One of our clients, that integrates with us through Segment, started sending us large amounts of anonymous event data on June 17th at about 13:35 UTC. The increase in traffic was so sudden and the volume so high that our dedicated infrastructure that handles traffic from Segment failed to scale up fast enough to cope with it. As a result of this, Customer.io started failing to serve requests originating from Segment. This caused delays in processing data and affected all Customer.io clients that use Segment to send data to us.
We worked directly with Segment to mitigate the effects of this event spike in order to restore normal operations. In addition, we've made infrastructure changes that have increased our overall capacity and ability to respond to sudden spikes in traffic.
These 2 actions led to stabilising our infrastructure on June 17th 20:50 UTC. At 22:20 UTC we successfully processed all backlogged data, ending any delays and the incident ended.

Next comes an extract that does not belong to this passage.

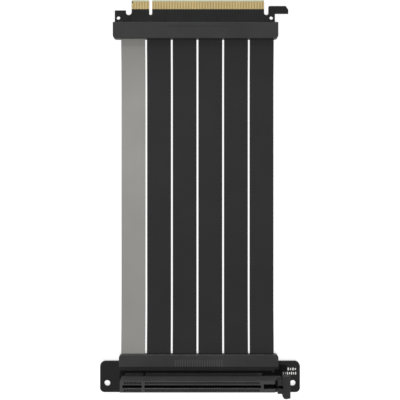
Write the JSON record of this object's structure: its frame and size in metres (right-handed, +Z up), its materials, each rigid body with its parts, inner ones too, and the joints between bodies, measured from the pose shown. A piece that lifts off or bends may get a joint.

The sudden introduction of high volume of traffic overcame the ability of our infrastructure to upscale. The problem was made worse by Segment repeatedly re-trying failed requests leading to an amplifying effect.
The suspension by Segment of the traffic that was causing high load in combination with the changes we introduced to increase our capacity allowed us to recover and process all traffic and restore service.
We have increased the capacity of our infrastructure to be able to better cope with sudden bursts of traffic. We will continue to work on our ability to better respond to similar issues.